** START OF Source excerpt **

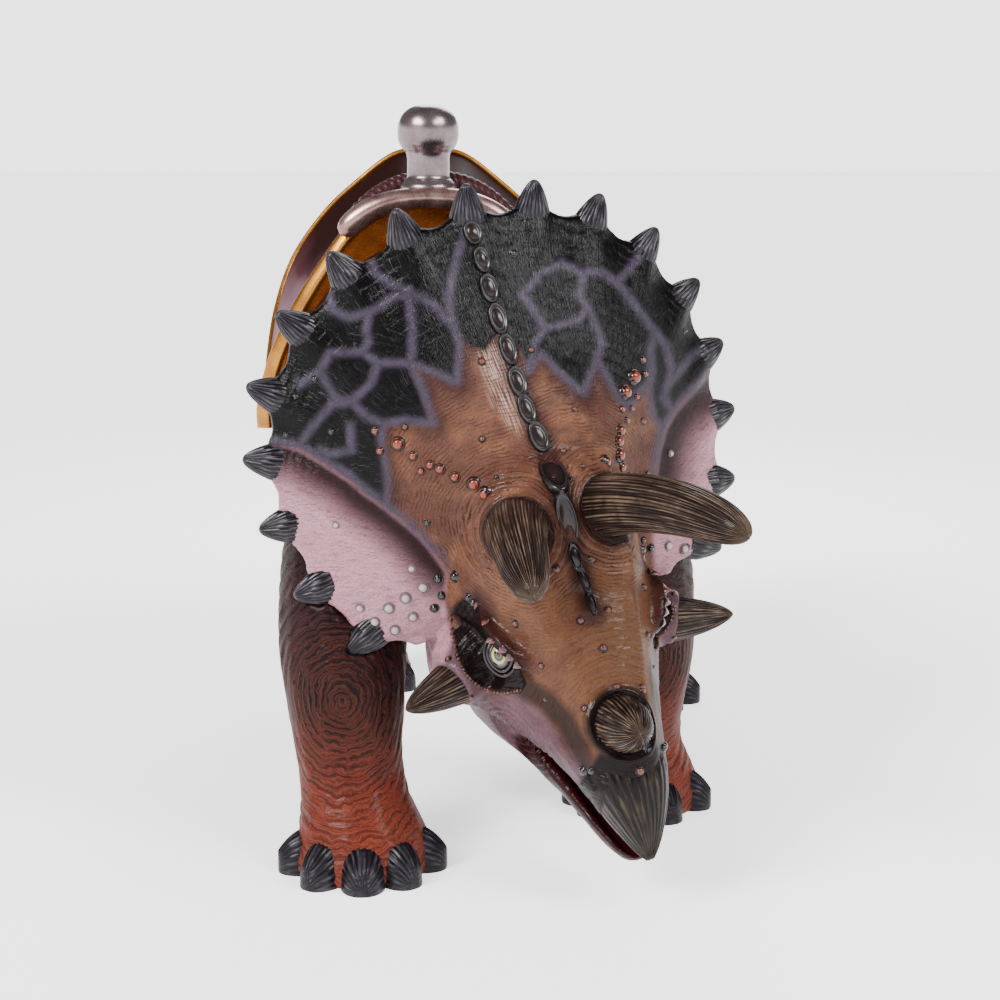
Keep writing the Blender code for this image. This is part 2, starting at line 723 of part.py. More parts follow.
def build_saddle_shell(torso, finish):
    """The leather seat and flaps, from the front edge back to the flared cantle."""
    tree = BVHTree.FromObject(torso, bpy.context.evaluated_depsgraph_get())
    count, steps = 11, 6
    front = saddle_curve(FRONT_EDGE, count)
    rear = saddle_curve(REAR_RIM, count)
    wide = len(front)
    axis = np.array((SADDLE_X, -0.02, 0.60))
    top = []
    for s in np.linspace(0, 1, steps):
        line = front + (rear - front) * s
        inward = axis - line
        inward[:, 1] = 0
        inward /= np.linalg.norm(inward, axis=1, keepdims=True)
        crown = np.cos(np.linspace(-1, 1, wide) * math.pi / 2) ** 1.2
        line = line + inward * (SEAT_SAG * crown * math.sin(math.pi * s**0.85))[:, None]
        if 0 < s < 1:
            for i, point in enumerate(line):
                out = -inward[i]
                far = (point - axis) @ out
                need = trunk_reach(tree, axis[0], axis[2], point) + FLAP_THICK
                if far < need:
                    line[i] = point + out * (need - far)
        top.append(line)
    points, faces = [], []
    for line in top:
        points += list(line)
    for line in top:
        inner = axis + (line - axis) * (0.62, 1.0, 0.62)
        inner[:, 1] = line[:, 1] * 0.86 - 0.006
        points += list(inner)
    half = steps * wide
    for r in range(steps - 1):
        for i in range(wide - 1):
            a, b = r * wide + i, r * wide + i + 1
            faces.append((a, b, b + wide, a + wide))
            faces.append((half + a + wide, half + b + wide, half + b, half + a))
    last = (steps - 1) * wide
    for i in range(wide - 1):
        faces.append((i + 1, i, half + i, half + i + 1))
        faces.append((last + i, last + i + 1, half + last + i + 1, half + last + i))
    for i in (0, wide - 1):
        for r in range(steps - 1):
            a, b = r * wide + i, (r + 1) * wide + i
            faces.append((a, b, half + b, half + a))
    return new_object("saddle_seat", points, faces, finish)


def build_fork(finish):
    """The metal arch at the front of the saddle."""
    path = []
    for a in np.linspace(-1, 1, 15):
        drop_by = FORK_DROP * (0.35 * a**2 + 0.65 * abs(a) ** 3.2)
        path.append((SADDLE_X + FORK_HALF * a, FORK_Y - 0.012, FORK_TOP - drop_by))
    radii = [FORK_RADIUS * (0.74 + 0.26 * abs(a)) * (1 - 0.45 * abs(a) ** 8)
             for a in np.linspace(-1, 1, 15)]
    return tube("saddle_fork", path, radii, 10, 1.0, finish)


def build_saddle_horn(finish):
    """The knob that a rider holds, turned about an upright axis."""
    rings = []
    for radius, height in HORN_PROFILE:
        rings.append([Vector((SADDLE_X + radius * math.cos(a), FORK_Y + 0.02 + radius * math.sin(a),
                              FORK_TOP + 0.004 + height))
                      for a in np.linspace(0, 2 * math.pi, 18, endpoint=False)])
    return skin_rings("saddle_horn", rings, finish)


def build_rope(finish):
    """The braided roll that lies behind the fork, with the swell of each strand."""
    path, radii = [], []
    steps = 25
    for i, a in enumerate(np.linspace(-1, 1, steps)):
        drop_by = 0.076 * (0.5 * a**2 + 0.5 * abs(a) ** 3)
        path.append((SADDLE_X + 0.005 + 0.135 * a, FORK_Y + 0.045 + 0.01 * a * a, 0.966 - drop_by))
        radii.append(ROPE_RADIUS * (1.0 if i % 2 else 0.86))
    return tube("saddle_rope", path, radii, 7, 1.0, finish)


def edge_trim(name, rows, radius, finish):
    """A rounded metal bead along an edge of the saddle."""
    path = saddle_curve(rows, 13)
    return tube(name, path, [radius] * len(path), 7, 1.0, finish)


def build_girth(torso, finish):
    """The strap that holds the saddle, from flap to flap under the belly."""
    band = grown(torso, GIRTH_THICK)
    band.name = "girth"
    slab = block("slab", (SADDLE_X, GIRTH_Y, 0.30), (0.9, GIRTH_WIDE, 0.74))
    boolean(band, slab, "INTERSECT")
    drop(slab)
    keep_largest(band)
    band.data.materials.clear()
    band.data.materials.append(finish)
    return band


def add_scutes(head, frill):
    """Raised ovals down the middle of the frill and the brow."""
    rows = spline([(0.0, 0.300, 0.340), (0.0, 0.200, 0.288), (0.0, 0.080, 0.232), (0.0, 0.0, 0.205),
                   (0.0, -0.060, 0.172), (0.0, -0.115, 0.128), (0.0, -0.180, 0.086)], SCUTES)
    tangents = np.gradient(rows, axis=0)
    on_frill, on_head = [], []
    for p, t in zip(rows, tangents):
        t = Vector(t).normalized()
        shape = bmesh.new()
        bmesh.ops.create_icosphere(shape, subdivisions=1, radius=1.0)
        up = Vector((1, 0, 0)).cross(t).normalized()
        if up.z < 0:
            up = -up
        frame = Matrix((Vector((1, 0, 0)), t, up)).transposed().to_4x4()
        size = Matrix.Diagonal((0.011, 0.017, 0.010, 1.0))
        shape.transform(HEAD @ Matrix.Translation(Vector(p)) @ frame @ size)
        mesh = bpy.data.meshes.new("scute")
        shape.to_mesh(mesh)
        shape.free()
        made = bpy.data.objects.new("scute", mesh)
        bpy.context.scene.collection.objects.link(made)
        (on_frill if p[1] > 0.035 else on_head).append(made)
    fuse(frill, on_frill)
    fuse(head, on_head)


def settle():
    """Shifts everything so that the origin is under the middle of the statue, on the floor."""
    low = Vector((9, 9, 9))
    high = -low
    for obj in bpy.data.objects:
        for vert in obj.data.vertices:
            low = Vector(map(min, low, vert.co))
            high = Vector(map(max, high, vert.co))
    shift = Vector((-(low.x + high.x) / 2, -(low.y + high.y) / 2, -FLOOR))
    for obj in bpy.data.objects:
        obj.data.transform(Matrix.Translation(shift))


def main():
    for obj in list(bpy.data.objects):
        bpy.data.objects.remove(obj)
    skin = material("painted_skin", (0.30, 0.12, 0.08), 0.45)
    dark = material("painted_frill", (0.05, 0.045, 0.05), 0.35)
    keratin = material("painted_horn", (0.13, 0.11, 0.09), 0.40)
    eye = material("glossy_eye", (0.65, 0.55, 0.20), 0.10)
    leather = material("painted_leather", (0.22, 0.13, 0.13), 0.35)
    gold = material("gold_paint", (0.72, 0.45, 0.12), 0.30, 0.8)
    silver = material("silver_paint", (0.55, 0.50, 0.50), 0.30, 0.8)

    head = build_head(skin)
    frill = build_frill(dark)
    add_scutes(head, frill)
    carve(frill, head)
    jaw = build_jaw(keratin)
    carve(jaw, head)
    beak = build_beak(keratin)
    carve(beak, head)
    carve(jaw, beak)
    for side, word in ((-1, "right"), (1, "left")):
        made = horn(f"brow_horn_{word}", mirror_point(BROW_BASE, side), mirror_point(BROW_TIP, side),
                    mirror_point(BROW_BOW, side), BROW_RADIUS, 4.2, keratin, taper=0.12)
        carve(made, head, frill)
        made = horn(f"cheek_horn_{word}", mirror_point(CHEEK_BASE, side),
                    mirror_point(CHEEK_TIP, side), Vector((0, 0, 0)), CHEEK_RADIUS, 1.8, keratin,
                    14, 8)
        carve(made, head, frill)
        ball = build_eye(side, eye)
        carve(head, ball)
    made = horn("nose_horn", NOSE_BASE, NOSE_TIP, Vector((0, 0, 0)), NOSE_RADIUS, 2.4, keratin)
    carve(made, head)

    parts = build_body(skin)
    add_hooves(parts)
    for name in ("neck", "torso", "front_leg_left", "front_leg_right"):
        carve(parts[name], head, frill, jaw, gap=BODY_GAP)

    torso = parts["torso"]
    seat = build_saddle_shell(torso, leather)
    front_trim = edge_trim("saddle_front_trim", FRONT_EDGE, TRIM_FRONT, gold)
    rear_trim = edge_trim("saddle_rear_trim", REAR_RIM, TRIM_REAR, gold)
    fork = build_fork(silver)
    saddle_horn = build_saddle_horn(silver)
    rope = build_rope(leather)
    carve(rear_trim, front_trim)
    carve(front_trim, torso, fork, saddle_horn)
    carve(rear_trim, torso)
    carve(saddle_horn, fork)
    carve(rope, saddle_horn, fork)
    carve(seat, torso, front_trim, rear_trim, fork, saddle_horn, rope)
    girth = build_girth(torso, leather)
    carve(girth, torso, seat, front_trim, rear_trim)
    for obj in bpy.data.objects:
        obj.data.shade_smooth()
        obj.data.set_sharp_from_angle(angle=math.radians(40))
    settle()


main()
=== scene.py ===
"""Dresses the saddled horned dinosaur: a moulded glass-fibre statue with painted, varnished skin."""

import math

import bmesh
import bpy
import numpy as np
from bpy.props import FloatProperty, FloatVectorProperty, PointerProperty
from mathutils import Matrix, Vector, noise
from mathutils.bvhtree import BVHTree
from mathutils.kdtree import KDTree


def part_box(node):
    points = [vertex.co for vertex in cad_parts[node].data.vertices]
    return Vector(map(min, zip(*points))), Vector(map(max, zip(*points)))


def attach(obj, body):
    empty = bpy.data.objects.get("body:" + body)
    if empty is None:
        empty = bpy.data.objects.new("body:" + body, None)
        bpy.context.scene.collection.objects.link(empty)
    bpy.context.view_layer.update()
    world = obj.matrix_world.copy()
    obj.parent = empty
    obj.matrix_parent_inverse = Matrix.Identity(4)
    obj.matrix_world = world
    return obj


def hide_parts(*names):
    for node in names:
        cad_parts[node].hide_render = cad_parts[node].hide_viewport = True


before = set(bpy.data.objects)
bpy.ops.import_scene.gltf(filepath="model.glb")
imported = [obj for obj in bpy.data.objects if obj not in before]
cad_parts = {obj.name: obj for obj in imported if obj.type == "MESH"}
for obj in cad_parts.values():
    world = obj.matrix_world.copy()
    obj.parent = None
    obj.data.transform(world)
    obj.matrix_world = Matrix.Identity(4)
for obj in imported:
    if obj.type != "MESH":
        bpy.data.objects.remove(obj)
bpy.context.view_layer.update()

bl_info = {
    "name": "Saddled horned dinosaur",
    "version": (1, 0, 0),
    "blender": (4, 5, 0),
    "location": "3D View > Sidebar > Statue",
    "description": "Builds the painted skin, horns, spikes, hooves and saddle of the statue",
    "category": "Object",
}

# The shift from the frame in which head, feet and saddle are drawn, and the head's place
SADDLE_X, HORN_Y = -0.100, -0.180
_low, _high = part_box("saddle_horn")
SHIFT = Vector(((_low.x + _high.x) / 2 - SADDLE_X, (_low.y + _high.y) / 2 - HORN_Y, 0.0))
HEAD = (Matrix.Translation(Vector((0.049, -0.467, 0.464)) + SHIFT)
        @ Matrix.Rotation(math.radians(24.9), 4, "Z")
        @ Matrix.Rotation(math.radians(37.7), 4, "X")
        @ Matrix.Rotation(math.radians(-13.7), 4, "Y"))
HEAD_BACK = HEAD.inverted()
SADDLE_MIDDLE = SADDLE_X + SHIFT.x
# Carries a thing on one side of the head to its other side
MIRROR = HEAD @ Matrix.Diagonal((-1, 1, 1, 1)) @ HEAD_BACK

# The camera's place and aim, for a square picture 1000 points wide
CAMERA_AT = Vector((-0.10, -2.90, 1.02)) + SHIFT
YAW, PITCH = math.radians(2.3), math.radians(11.3)
LENS, SENSOR, PICTURE = 63.07, 36.0, 1000.0

# The studio is bright, so that the paints are mixed darker and stronger than they look
DEPTH = 0.575
STRENGTH = 1.25

# Frill rim and the line on the skull that it grows from, crown to cheek, in the head's frame
FRILL_RIM = [
    (0.000, 0.322, 0.350), (0.093, 0.317, 0.338), (0.180, 0.303, 0.305),
    (0.254, 0.276, 0.250), (0.306, 0.235, 0.180), (0.330, 0.182, 0.108),
    (0.329, 0.120, 0.040), (0.306, 0.048, -0.022), (0.258, -0.020, -0.070),
    (0.185, -0.050, -0.078),
]
FRILL_ROOT = [
    (0.000, 0.000, 0.160), (0.042, 0.000, 0.155), (0.072, 0.002, 0.145),
    (0.092, 0.004, 0.125), (0.104, 0.004, 0.095), (0.110, 0.000, 0.065),
    (0.113, -0.010, 0.035), (0.115, -0.020, 0.002), (0.115, -0.032, -0.032),
    (0.112, -0.042, -0.062),
]
SPIKE_TIPS = [
    (0.000, 0.339, 0.395), (0.102, 0.335, 0.380), (0.201, 0.322, 0.340),
    (0.285, 0.295, 0.276), (0.344, 0.250, 0.197), (0.370, 0.193, 0.115),
    (0.370, 0.125, 0.039), (0.345, 0.047, -0.028), (0.295, -0.031, -0.084),
]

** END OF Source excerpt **

### Exercise brief:
In the listing above, locate the line containing "parts = build_body(skin)" and the line containing "if empty is". Extract those two lines and every line between them, exactly as written, and only those.

### Finished answer:
    parts = build_body(skin)
    add_hooves(parts)
    for name in ("neck", "torso", "front_leg_left", "front_leg_right"):
        carve(parts[name], head, frill, jaw, gap=BODY_GAP)

    torso = parts["torso"]
    seat = build_saddle_shell(torso, leather)
    front_trim = edge_trim("saddle_front_trim", FRONT_EDGE, TRIM_FRONT, gold)
    rear_trim = edge_trim("saddle_rear_trim", REAR_RIM, TRIM_REAR, gold)
    fork = build_fork(silver)
    saddle_horn = build_saddle_horn(silver)
    rope = build_rope(leather)
    carve(rear_trim, front_trim)
    carve(front_trim, torso, fork, saddle_horn)
    carve(rear_trim, torso)
    carve(saddle_horn, fork)
    carve(rope, saddle_horn, fork)
    carve(seat, torso, front_trim, rear_trim, fork, saddle_horn, rope)
    girth = build_girth(torso, leather)
    carve(girth, torso, seat, front_trim, rear_trim)
    for obj in bpy.data.objects:
        obj.data.shade_smooth()
        obj.data.set_sharp_from_angle(angle=math.radians(40))
    settle()


main()
=== scene.py ===
"""Dresses the saddled horned dinosaur: a moulded glass-fibre statue with painted, varnished skin."""

import math

import bmesh
import bpy
import numpy as np
from bpy.props import FloatProperty, FloatVectorProperty, PointerProperty
from mathutils import Matrix, Vector, noise
from mathutils.bvhtree import BVHTree
from mathutils.kdtree import KDTree


def part_box(node):
    points = [vertex.co for vertex in cad_parts[node].data.vertices]
    return Vector(map(min, zip(*points))), Vector(map(max, zip(*points)))


def attach(obj, body):
    empty = bpy.data.objects.get("body:" + body)
    if empty is None:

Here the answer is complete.